Over 125 years ago Pope Leo XIII decreed that a votive Mass of the Holy Trinity be offered on October 12 in thanksgiving for Columbus’ discovery of America and bringing of the Catholic faith to this hemisphere.  Commending Columbus, Pope Leo XIII wrote in his encyclical:

For Columbus is ours; since if a little consideration be given to the particular reason of his design in exploring the mare tenebrosum, and also the manner in which he endeavoured to execute the design, it is indubitable that the Catholic faith was the strongest motive for the inception and prosecution of the design; so that for this reason also the whole human race owes not a little to the Church.   

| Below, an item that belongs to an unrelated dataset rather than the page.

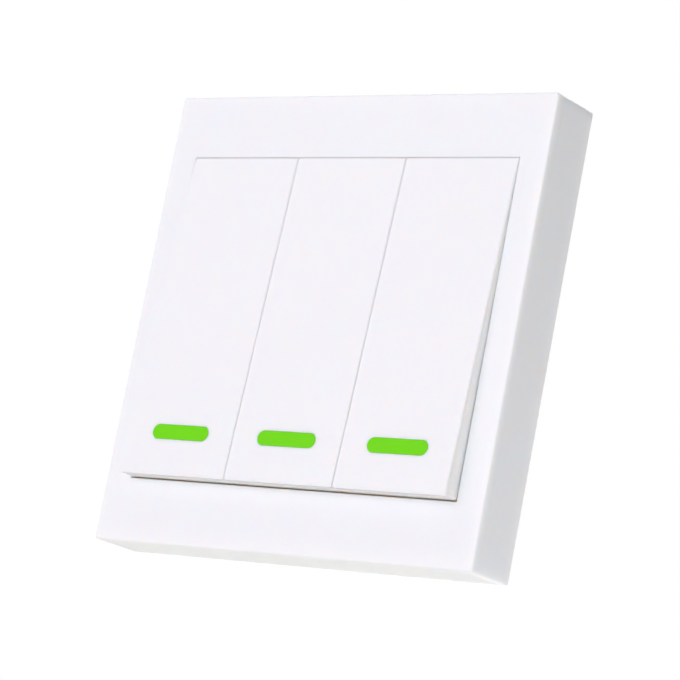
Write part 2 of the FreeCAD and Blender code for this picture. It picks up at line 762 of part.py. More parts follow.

We decree, therefore, that on October 12, or on the following Sunday, if the Ordinary should prefer it, in all the Cathedral churches and convent chapels throughout Spain, Italy, and the two Americas, after the office of the day there shall be celebrated a Solemn Mass of the Most Holy Trinity…  Quarto Abeunte Saeculo, 1892

In recent times, Columbus and his legacy has been unnecessarily criticized through lies and falsehoods.  But as Servant of God, Fr. John Hardon, SJ observed in his book “Christopher Columbus: The Catholic Discovery of America”, Columbus had a deep faith for Christ and expressed it in many of his writings. Fr. Hardon provides several examples from Columbus’s log:

As is our custom, Vespers were said in the late afternoon, and a special thanksgiving was offered to God for giving us renewed hope through the many signs of land He has provided.  I now believe that the light I saw earlier was a sign from God and that it was truly the first positive indication of land.  – October 11, 1492.

I want the natives to develop a friendly attitude towards us because I know they are a people who can be made free and converted to our Holy Catholic Faith, more by love than by force. – October 12, 1492.

For Fr. Hardon, it was clear that the missionary zeal of both Columbus (a Third Order Franciscan) and Servant of God Queen Isabel the Catholic (as declared in 1974), led them to pursue this mission.  This hunger for souls for Christ may have also been one of the reasons, another Servant of God, Fr. Michael J. McGivney, chose the name Columbus for his new fraternal order, the Knights of Columbus.

Those of us in Charlotte, North Carolina should be particularly thankful for Columbus because less than 50 years after his discovery, a subsequent Spanish expedition led by Hernando De Soto introduced the Catholic faith to the Carolinas in 1540 as he passed near Charlotte with his priests.  As such, we close with Pope Leo XIII:

And, above all, it is fitting that we should confess and celebrate in an especial manner the will and designs of the Eternal Wisdom, under whose guidance the discoverer of the New World placed himself with a devotion so touching. – Quarto Abeunte Saeculo

It is a reminder for us to reclaim the Holy Faith that was introduced to these lands five centuries ago and with zeal share it with those who are separated from it or who lack it in its entirety.